Whatever you say or do has value only as long as people continue to believe in that authority. It is only then you escape from the need to provide clear reasons or results in support of your prescriptions for life decisions. So, it becomes of paramount importance that you first and foremost drive into everyone’s psyche the importance of never doubting that authority. To value faith above all else. To not question you. This is important because this is where it all starts. Built on this foundation of lies the tottering edifice of religious morality rises up in search of answers to the bigger problems. It is only when you start moving away from the stink of the foundation that you get anywhere even close to solving the problems you are interested in.

Where this gets us

Well, what is the end result of it all. More often than not it results in a kind of moral inversion. Instead of starting from the question of what one should do to leave peacefully with others you started with ensuring that whatever you say carries the weight of the truth without any need for experimentation or the difficult test of passing the critical scrutiny of society.

What does this inversion mean? Things that are really important, like honesty, integrity, civic sense, non-violence etc. become somehow less important than making the required contributions to your priests, chastity, credulity, not pissing off your God and ensuring that everyone hears about him or better still believes in him.

It is really when we get to this point that the defense of religion on the grounds that it somehow makes people more moral starts to fall apart. Good people generally speaking find justification for and enough motivation to be good to others. No matter what their religion. The reason for this is that man evolved to be a social animal. That is why the overwhelming majority of people in the world are good. But the bad ones will simply twist things to suit them. Moreover some good people, people of action and strong convictions can simply and easily be prodded into taking their religion too seriously and through that made to do grievous harm to others. The really sad thing is that the firm conviction and absolute trust that unquestioning faith creates in people can act to undermine their own consciences and abate their natural guilt.

An example

There is this funny story I know about a friend of mine. I always used to think that it illustrates the problem of misplaced priorities of faith-based morality pretty well. This friend used to regularly download porn(rather copious quantities of it) on his neighbor’s unsecured Wi-Fi connection. He used to tell us that watching porn was anyway a pretty bad sin that would need some serious confessing to wash away. But, it can’t be helped. He was relieved that at least he didn’t have to pay for his weakness.  This reasoning always used to make me laugh. Watching porn is something people do privately and I can’t think of anything bad that could come out of it. In fact, it might even be helping the mighty American Porn Industry. Not to mention lots of talented young guys and gals who make money from something they are passionate about and enjoy doing!(Hahaha). Plus, in our deeply repressed society it might help douse some fires and improve the collective mood a bit. But, using the neighbor’s Wi-Fi without permission is a pretty bad thing in my book. You are exploiting a guy’s ignorance for your own benefit. It seems even worse, in light of the fact that if the friend ever ran into some trouble that guy wouldn’t mind helping him out.

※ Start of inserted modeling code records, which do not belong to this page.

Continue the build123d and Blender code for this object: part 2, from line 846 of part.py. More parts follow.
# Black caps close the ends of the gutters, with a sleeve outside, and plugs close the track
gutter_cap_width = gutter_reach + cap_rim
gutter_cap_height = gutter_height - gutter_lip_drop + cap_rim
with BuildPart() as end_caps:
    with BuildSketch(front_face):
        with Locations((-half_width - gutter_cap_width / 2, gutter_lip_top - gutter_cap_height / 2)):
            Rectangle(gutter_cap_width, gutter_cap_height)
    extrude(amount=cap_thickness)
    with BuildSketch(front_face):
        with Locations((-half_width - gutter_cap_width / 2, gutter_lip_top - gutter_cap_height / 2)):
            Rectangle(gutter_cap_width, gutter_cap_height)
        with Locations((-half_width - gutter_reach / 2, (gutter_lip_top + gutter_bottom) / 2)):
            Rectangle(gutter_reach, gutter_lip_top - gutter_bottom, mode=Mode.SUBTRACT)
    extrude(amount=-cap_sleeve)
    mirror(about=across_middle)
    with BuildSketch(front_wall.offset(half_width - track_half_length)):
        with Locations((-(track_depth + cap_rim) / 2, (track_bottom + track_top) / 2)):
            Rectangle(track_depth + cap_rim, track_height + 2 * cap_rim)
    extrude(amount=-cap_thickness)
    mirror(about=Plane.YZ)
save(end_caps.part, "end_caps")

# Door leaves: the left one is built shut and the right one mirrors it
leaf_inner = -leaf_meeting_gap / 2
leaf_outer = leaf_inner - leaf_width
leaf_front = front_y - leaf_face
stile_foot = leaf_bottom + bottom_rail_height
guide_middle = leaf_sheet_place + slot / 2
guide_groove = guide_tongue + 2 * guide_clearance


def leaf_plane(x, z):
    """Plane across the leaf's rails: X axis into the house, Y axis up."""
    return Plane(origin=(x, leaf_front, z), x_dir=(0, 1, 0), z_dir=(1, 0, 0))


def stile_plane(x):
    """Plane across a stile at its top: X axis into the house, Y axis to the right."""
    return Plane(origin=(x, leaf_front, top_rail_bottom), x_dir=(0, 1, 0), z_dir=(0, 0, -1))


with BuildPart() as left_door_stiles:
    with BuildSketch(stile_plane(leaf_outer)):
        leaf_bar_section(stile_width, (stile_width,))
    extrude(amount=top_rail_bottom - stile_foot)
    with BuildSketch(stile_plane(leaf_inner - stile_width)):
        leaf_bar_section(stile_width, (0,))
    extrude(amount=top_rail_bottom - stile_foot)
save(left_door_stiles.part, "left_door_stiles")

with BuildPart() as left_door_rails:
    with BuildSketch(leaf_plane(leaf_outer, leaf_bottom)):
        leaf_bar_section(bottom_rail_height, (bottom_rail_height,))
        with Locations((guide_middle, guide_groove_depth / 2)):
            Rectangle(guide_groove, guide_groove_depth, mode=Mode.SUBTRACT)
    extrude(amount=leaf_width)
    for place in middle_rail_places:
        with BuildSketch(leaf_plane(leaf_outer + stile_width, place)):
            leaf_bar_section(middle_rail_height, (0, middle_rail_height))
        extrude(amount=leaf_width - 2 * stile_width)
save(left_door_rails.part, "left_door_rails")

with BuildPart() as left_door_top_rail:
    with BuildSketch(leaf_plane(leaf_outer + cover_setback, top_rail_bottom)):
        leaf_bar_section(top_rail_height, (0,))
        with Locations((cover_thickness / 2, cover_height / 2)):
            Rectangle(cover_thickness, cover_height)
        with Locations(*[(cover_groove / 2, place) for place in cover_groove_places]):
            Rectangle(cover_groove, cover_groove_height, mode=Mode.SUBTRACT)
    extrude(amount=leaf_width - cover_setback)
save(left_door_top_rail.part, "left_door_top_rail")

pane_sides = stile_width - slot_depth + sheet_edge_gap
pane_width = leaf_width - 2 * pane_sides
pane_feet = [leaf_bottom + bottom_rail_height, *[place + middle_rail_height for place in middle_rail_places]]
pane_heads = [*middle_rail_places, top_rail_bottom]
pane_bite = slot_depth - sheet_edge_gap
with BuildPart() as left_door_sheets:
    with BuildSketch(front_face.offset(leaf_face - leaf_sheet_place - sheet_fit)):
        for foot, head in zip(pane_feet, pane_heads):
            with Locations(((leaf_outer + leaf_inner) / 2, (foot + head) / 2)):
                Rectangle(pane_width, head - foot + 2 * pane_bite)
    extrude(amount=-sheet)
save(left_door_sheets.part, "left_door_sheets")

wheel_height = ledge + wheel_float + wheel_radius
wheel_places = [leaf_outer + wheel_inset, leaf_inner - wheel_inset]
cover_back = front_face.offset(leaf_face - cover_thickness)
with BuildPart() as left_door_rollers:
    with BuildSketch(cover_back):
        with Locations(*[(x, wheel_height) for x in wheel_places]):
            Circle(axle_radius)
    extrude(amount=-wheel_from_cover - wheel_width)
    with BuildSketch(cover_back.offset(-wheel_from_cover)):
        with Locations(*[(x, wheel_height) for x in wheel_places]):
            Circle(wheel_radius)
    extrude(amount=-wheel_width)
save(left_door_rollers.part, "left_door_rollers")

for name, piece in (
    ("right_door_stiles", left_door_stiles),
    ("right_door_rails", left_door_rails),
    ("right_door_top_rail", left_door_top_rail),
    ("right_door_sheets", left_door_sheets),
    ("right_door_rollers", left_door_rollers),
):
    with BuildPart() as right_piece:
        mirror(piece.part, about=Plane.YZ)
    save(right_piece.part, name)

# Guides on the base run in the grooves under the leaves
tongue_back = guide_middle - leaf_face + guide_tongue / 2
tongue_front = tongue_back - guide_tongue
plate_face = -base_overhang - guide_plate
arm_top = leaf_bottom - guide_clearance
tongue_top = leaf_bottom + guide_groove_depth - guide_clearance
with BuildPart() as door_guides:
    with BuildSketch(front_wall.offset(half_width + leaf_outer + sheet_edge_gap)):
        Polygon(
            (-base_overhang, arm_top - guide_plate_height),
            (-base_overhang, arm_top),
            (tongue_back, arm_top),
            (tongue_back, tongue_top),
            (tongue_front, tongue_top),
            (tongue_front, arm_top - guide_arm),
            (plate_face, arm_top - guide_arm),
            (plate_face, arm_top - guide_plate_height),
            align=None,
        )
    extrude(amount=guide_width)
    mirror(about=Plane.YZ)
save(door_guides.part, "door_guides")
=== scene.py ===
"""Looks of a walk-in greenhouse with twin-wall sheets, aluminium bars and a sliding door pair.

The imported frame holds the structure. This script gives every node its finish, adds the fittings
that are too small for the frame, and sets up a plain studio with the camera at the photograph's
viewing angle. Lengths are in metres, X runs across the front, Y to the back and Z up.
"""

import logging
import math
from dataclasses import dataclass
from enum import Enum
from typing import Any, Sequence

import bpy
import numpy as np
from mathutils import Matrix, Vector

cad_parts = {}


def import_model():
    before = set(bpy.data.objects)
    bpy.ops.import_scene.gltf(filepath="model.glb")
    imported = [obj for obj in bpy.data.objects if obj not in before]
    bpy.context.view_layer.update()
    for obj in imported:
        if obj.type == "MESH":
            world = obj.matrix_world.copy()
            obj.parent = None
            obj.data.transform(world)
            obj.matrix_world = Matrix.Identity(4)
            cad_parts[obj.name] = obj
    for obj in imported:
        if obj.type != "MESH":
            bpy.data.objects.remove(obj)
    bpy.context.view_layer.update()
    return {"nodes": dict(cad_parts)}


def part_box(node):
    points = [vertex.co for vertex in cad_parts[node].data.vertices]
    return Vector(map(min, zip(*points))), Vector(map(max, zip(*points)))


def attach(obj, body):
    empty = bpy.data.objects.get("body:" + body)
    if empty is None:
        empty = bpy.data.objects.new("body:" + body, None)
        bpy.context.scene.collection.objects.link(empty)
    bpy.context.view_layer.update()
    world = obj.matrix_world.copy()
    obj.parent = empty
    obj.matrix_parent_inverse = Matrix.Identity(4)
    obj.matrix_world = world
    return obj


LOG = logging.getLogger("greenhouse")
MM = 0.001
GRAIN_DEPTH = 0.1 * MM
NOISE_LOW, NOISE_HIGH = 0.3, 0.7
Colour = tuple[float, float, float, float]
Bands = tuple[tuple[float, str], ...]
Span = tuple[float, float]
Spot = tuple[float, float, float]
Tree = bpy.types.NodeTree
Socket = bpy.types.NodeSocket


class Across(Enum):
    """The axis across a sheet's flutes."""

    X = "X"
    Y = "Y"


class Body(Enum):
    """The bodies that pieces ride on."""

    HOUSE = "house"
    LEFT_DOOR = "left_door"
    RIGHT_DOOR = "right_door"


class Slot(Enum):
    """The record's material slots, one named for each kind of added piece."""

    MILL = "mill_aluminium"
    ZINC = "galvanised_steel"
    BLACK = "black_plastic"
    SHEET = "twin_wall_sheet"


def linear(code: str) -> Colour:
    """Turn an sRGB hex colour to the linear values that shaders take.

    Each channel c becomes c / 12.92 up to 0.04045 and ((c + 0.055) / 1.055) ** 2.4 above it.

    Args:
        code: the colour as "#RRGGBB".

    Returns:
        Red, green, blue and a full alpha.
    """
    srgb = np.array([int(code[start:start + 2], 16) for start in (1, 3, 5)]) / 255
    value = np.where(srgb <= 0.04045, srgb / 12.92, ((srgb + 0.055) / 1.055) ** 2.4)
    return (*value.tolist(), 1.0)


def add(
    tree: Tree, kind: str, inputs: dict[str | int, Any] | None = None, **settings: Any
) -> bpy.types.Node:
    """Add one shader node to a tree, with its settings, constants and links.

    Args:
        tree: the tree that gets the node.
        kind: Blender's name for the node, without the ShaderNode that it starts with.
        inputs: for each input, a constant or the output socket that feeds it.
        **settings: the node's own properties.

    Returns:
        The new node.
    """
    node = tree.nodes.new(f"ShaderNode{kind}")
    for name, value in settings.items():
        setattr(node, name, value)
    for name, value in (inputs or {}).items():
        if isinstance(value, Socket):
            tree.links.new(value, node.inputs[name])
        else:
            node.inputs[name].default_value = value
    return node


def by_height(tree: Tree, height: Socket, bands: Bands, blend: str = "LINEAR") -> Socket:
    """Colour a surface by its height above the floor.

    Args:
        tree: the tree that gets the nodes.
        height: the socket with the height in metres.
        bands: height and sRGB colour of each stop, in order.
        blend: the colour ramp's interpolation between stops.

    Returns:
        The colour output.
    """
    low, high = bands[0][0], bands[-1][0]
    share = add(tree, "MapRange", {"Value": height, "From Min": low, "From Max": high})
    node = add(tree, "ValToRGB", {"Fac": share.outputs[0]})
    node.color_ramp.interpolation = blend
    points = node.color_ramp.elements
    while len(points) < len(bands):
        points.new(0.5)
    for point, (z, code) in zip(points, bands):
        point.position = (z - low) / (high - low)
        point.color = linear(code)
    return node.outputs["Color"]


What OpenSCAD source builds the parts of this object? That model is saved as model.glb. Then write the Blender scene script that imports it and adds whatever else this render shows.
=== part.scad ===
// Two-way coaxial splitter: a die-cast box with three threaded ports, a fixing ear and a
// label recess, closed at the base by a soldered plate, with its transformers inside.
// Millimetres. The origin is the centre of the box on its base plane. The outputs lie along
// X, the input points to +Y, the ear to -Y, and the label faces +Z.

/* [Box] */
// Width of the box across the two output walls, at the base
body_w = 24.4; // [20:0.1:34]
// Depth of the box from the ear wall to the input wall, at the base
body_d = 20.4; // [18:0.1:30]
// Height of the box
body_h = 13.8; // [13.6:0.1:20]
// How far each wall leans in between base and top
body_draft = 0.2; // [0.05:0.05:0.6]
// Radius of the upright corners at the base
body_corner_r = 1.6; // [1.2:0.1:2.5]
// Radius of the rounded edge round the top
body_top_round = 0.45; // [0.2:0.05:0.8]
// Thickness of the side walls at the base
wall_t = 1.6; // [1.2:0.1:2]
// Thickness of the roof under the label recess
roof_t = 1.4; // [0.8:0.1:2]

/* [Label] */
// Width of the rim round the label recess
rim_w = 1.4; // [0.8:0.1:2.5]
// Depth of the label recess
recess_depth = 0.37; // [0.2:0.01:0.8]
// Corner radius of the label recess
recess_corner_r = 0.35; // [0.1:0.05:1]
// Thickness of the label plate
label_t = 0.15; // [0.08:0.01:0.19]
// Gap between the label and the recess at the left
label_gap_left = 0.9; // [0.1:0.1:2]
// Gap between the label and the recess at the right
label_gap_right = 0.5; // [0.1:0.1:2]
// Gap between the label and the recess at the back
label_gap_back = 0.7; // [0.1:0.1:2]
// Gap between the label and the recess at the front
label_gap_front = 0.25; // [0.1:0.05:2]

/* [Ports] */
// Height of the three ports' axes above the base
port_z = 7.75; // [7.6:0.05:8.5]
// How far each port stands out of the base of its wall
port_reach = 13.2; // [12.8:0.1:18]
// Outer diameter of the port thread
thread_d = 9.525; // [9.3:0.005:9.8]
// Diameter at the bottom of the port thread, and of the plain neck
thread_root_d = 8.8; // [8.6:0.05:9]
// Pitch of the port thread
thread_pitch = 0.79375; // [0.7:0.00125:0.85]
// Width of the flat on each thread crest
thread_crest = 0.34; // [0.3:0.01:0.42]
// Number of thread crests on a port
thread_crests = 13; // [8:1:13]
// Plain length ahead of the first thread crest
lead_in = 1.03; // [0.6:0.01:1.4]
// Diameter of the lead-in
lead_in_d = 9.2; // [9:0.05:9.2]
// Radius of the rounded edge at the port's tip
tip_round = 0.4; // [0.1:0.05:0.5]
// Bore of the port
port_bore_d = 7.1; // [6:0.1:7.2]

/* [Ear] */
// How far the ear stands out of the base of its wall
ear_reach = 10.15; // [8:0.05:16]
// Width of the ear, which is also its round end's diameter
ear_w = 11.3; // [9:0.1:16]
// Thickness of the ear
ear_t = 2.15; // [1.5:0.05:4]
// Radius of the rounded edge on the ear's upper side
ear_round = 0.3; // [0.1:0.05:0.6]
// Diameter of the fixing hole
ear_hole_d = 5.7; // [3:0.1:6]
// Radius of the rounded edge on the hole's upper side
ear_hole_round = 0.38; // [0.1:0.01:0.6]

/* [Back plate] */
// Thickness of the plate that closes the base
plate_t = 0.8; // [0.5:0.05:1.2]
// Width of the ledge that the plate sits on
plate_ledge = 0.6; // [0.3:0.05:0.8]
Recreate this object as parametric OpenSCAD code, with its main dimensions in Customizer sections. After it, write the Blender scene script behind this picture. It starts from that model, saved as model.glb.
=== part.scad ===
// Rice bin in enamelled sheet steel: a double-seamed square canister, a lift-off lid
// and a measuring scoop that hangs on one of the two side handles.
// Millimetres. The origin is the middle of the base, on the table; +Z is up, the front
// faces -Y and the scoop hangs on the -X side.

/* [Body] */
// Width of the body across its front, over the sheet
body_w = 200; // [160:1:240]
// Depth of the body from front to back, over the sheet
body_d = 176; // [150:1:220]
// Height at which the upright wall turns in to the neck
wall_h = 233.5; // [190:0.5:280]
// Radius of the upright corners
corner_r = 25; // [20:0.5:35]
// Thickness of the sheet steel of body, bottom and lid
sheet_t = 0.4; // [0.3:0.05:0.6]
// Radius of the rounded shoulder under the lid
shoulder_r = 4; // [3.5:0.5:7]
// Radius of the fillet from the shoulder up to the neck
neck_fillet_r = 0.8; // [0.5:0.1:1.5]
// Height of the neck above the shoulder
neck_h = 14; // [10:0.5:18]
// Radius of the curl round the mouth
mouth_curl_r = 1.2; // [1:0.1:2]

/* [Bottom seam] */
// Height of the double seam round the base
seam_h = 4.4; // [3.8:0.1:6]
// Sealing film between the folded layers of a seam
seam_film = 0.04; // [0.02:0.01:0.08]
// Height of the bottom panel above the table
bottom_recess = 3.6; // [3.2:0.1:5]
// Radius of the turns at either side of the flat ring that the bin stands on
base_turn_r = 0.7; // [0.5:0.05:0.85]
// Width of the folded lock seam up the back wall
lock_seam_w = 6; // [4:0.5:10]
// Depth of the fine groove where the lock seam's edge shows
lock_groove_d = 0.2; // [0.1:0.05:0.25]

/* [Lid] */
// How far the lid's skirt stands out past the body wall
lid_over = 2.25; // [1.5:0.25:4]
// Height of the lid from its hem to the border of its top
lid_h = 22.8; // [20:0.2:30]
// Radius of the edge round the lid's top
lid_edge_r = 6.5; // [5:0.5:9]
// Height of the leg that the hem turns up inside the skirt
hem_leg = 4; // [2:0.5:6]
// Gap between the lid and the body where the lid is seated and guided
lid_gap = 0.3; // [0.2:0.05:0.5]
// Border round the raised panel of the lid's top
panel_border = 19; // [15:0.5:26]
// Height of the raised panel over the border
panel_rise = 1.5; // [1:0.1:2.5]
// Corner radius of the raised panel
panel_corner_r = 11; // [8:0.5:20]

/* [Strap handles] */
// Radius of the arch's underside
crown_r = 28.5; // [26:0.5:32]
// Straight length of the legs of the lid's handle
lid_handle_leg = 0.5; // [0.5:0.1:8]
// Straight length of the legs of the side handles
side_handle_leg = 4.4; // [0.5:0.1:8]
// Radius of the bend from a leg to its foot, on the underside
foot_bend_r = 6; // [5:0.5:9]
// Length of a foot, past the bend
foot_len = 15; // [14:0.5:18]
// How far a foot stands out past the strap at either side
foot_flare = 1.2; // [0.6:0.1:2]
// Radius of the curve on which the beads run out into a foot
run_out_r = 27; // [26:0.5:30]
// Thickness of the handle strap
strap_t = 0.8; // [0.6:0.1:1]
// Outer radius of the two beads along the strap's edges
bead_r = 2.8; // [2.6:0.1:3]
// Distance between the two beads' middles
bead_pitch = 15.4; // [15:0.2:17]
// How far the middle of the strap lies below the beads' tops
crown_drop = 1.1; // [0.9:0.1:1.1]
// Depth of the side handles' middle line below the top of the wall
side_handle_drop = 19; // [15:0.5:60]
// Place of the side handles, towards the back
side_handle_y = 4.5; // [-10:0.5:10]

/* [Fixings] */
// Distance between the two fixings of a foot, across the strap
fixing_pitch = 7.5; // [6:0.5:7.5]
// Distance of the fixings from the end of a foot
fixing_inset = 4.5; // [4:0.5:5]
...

When things that don’t really matter are blown up into huge crimes it blinds us to the things that actually hurt other people.

I have no problem with people even the ones who are in my life and closely associated with me being religious. But their faith should be a personal matter and it cannot be allowed to influence decisions that affect everyone. On a larger scale, I think, our society needs to consider questions of ethics, law and state powers as completely separate from questions of faith and not allows faith-based bodies to interfere with decision-making in these areas.